The Q-Q plot is a quantile-quantile scatter plot that compares the empirical quantiles to the quantiles from a candidate distribution. A plot is not prepared for models whose parameter estimation process does not converge. The horizontal axis represents the quantiles from a candidate distribution, and the vertical axis represents the empirical quantiles.

Each point in the plot corresponds to a specific value of the EDF estimate, $F_ n$. The Y coordinate is the value of the response variable for which $F_ n$ is computed. The X coordinate is computed by using one of the two following methods for a candidate distribution named dist:

  • If you have defined the dist_QUANTILE function that satisfies the requirements listed in the section <phrase remap="Argument">dist</phrase>_QUANTILE, then that function is invoked by using $F_ n$ and estimated distribution parameters as arguments. The QUANTILE function is defined in the Sashelp.Svrtdist library for all the predefined distributions.
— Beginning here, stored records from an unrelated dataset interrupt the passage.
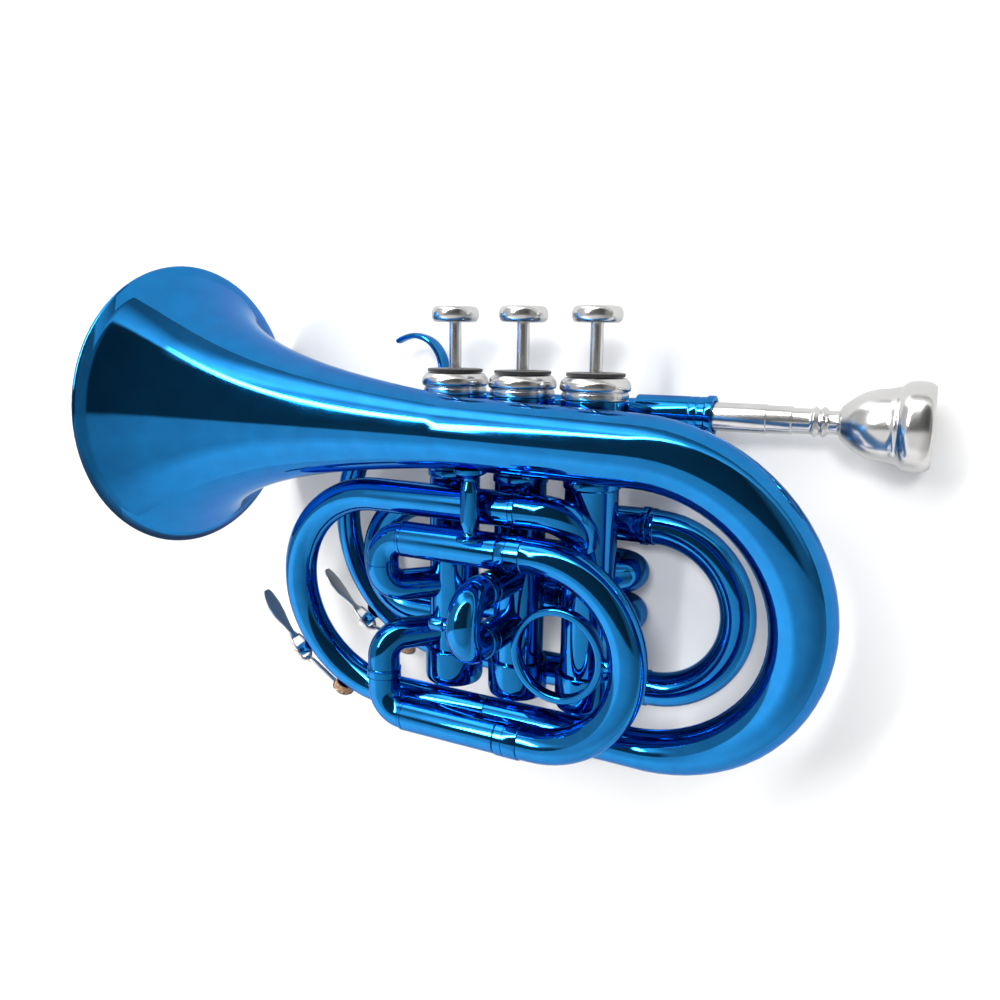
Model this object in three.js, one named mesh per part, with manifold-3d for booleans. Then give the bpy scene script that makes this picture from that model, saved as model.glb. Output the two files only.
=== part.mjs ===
// Pocket trumpet, built as the separate pieces that a repairer would lay out on a bench.
// Millimetres. The horn lies on its right side: +X points to the mouthpiece, +Y to the finger
// buttons and +Z to the player's left. Drawn from the axis of the middle valve, with Y counted
// from the lower edge of the top caps, and set on its resting plane at the end.
import * as THREE from 'three';
import { mergeVertices } from 'three/addons/utils/BufferGeometryUtils.js';
import Module from 'manifold-3d';

const wasm = await Module();
wasm.setup();

// Gaps between pieces
const seatGap = 0.3;
const slideGap = 0.4;
const runningGap = 0.1;
const shoulderLength = 0.4;
const cutOverrun = 2;

// Valve block
const capClearance = 3;
const stroke = 16;
const casingRadius = 9.2;
const casingWall = 0.6;
const casingRingProud = 2.2;
const casingRingHeight = 4.2;
const casingRingChamfer = 2.4;
const casingCollarProud = 0.7;
const casingCollarDrop = 30.6;
const casingCollarHeight = 2;
const casingLength = 103;
const topCapProud = 2.7;
const topCapSkirtProud = 2;
const topCapSkirt = 3;
const topCapRise = 4.2;
const topCapChamfer = 1.4;
const topCapBand = 2.4;
const topCapWall = 1.4;
const topCapPlate = 1.6;
const feltProud = 0.7;
const feltThickness = 1.3;
const feltHole = 3.2;
const bottomCapProud = 1.7;
const bottomCapOverlap = 4.6;
const bottomCapReach = 8.9;
const bottomCapFloor = 1;
const bottomCapVent = 2.6;
const bottomCapLip = 0.8;
const bottomCapBevel = 2;

// Pistons and what rides on them
const pistonClearance = 1.7;
const barrelTop = 5;
const barrelPlate = 2;
const barrelDepth = 29;
const barrelWall = 1.1;
const guideThickness = 2;
const guideWidth = 3.2;
const guideHubInset = 1.9;
const stemRadius = 2.2;
const stemBore = 0.9;
const buttonRadius = 8.45;
const buttonThickness = 5.6;
const buttonEdge = 2;
const buttonDish = 0.5;
const buttonSocket = 3.4;
const springClearance = 1.65;
const springWire = 0.45;
const springCurls = 5;
const passageRadius = 4.4;

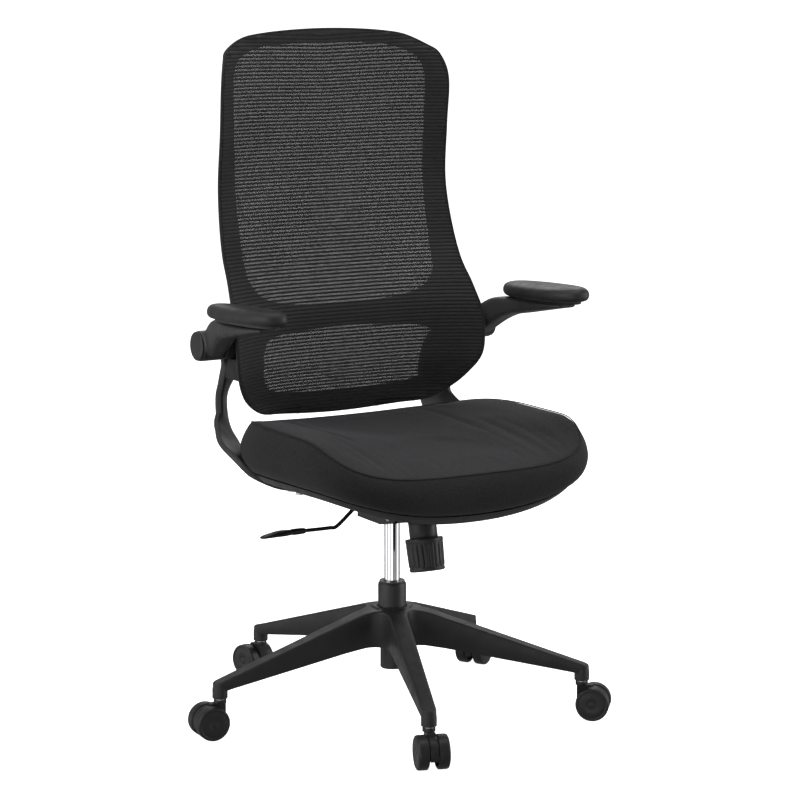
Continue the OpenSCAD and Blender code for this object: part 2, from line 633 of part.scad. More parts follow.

  • If the dist_QUANTILE function is not defined, then PROC HPSEVERITY numerically inverts the dist_CDF function at the CDF value of $F_ n$ for the estimated distribution parameters. If the dist_CDF function is not defined, then the exp(dist_LOGCDF) function is inverted. If the inversion fails, the corresponding point is not plotted in the Q-Q plot.

If you specify truncation, then the EDF estimates are conditional, as described in the section EDF Estimates and Truncation. The CDF inversion process, whether done numerically or by evaluating the dist_QUANTILE function, needs to accept an unconditional CDF value. So the $F_ n$ value is first transformed to an unconditional estimate $F_ n^ u$ as

\[ F_ n^ u = F_ n \cdot (\hat{F}(t^ r_{\text {max}}) - \hat{F}(t^ l_{\text {min}})) + \hat{F}(t^ l_{\text {min}}) \]

where $\hat{F}(t^ r_{\text {max}})$ and $\hat{F}(t^ l_{\text {min}})$ are as defined in the section Truncation and Conditional CDF Estimates.

If you specify regression effects, then the value of the first distribution parameter is determined by using the DFMIXTURE=MEAN method that is described in the section CDF and PDF Estimates with Regression Effects.